Land also charges that imprecision complicates what evangelicals should try legitimately to achieve in the public realm. When the document asserts that evangelicals "have no desire to coerce anyone or to impose on anyone beliefs and behavior that we have not persuaded them to freely adopt," Land argues that it would seem to suggest that abolitionist evangelicals were wrong to work for politicians and policies to coerce slaveholders into abandoning slaveholding. The way in which one coerces is important, Land acknowledges, but that does not rule out the necessity of legal coercive means to bring about reforms that Christians and others see as consistent with religious or philosophical convictions.

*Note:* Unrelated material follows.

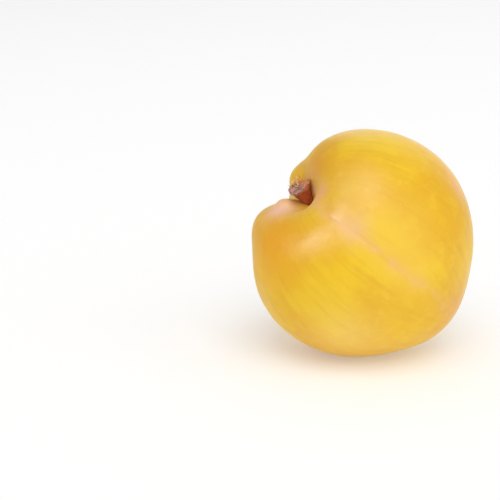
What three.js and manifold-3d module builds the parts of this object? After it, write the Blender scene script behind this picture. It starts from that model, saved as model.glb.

Guinness counters that some critics focus so much on examples and details in the document that "they miss the point that it's a call to reform." But in addition to a renewed emphasis on the theological meaning of evangelicalism, Guinness and other manifesto authors clearly mean reform to include an expansion of the evangelical agenda—a topic that has provoked conflict within the larger movement in recent years. Leaders of the religious right tend to see an expansion of the agenda beyond family and life issues as a subtle way of leaving them behind, or even exchanging them for a greater concern with the environment or global poverty, issues often pushed by more liberal or progressive evangelicals. But the manifesto authors insist they mean an expansion, not an exchange, of crucial concerns. "We call for an expansion of our concern beyond single-issue politics, such as abortion and marriage," the document reads, adding in the next sentence that "we cannot back away from our biblically rooted commitment to the sanctity of every human life, including those unborn, nor can we deny the holiness of marriage as instituted by God between one man and one woman."

Intentions aside, an expansion of concerns can lead to a lessening of intensity and dedication to some. And in that sense, the manifesto typifies some of the recent changes within evangelicalism that have been identified by Rice University sociologist Michael Lindsay, author of Faith in the Halls of Power. In particular, Lindsay sees a new breed of evangelicals—what he calls cosmopolitan evangelicals—with a growing influence and presence in some of the highest offices of government and public affairs, including the Oval Office. These evangelicals are broadening and, in some cases, tempering the concerns of the older generation of "populist'" evangelicals precisely because the younger evangelicals are now playing the politics of coalition and negotiation rather than confrontation. The manifesto, he says, "points to a divide between cosmopolitan evangelicals and the old-style populist evangelicals."

But what may such a tempering of evangelical concerns lead to? Perhaps, for example, to less concern about preventing single-sex unions (though not marriages), Lindsay suggests, but to no lessening of concern about abortion. "I think the evangelical manifesto shows the growing influence of the cosmopolitan wing of evangelicalism," he says. "It's the new public face of the evangelical movement."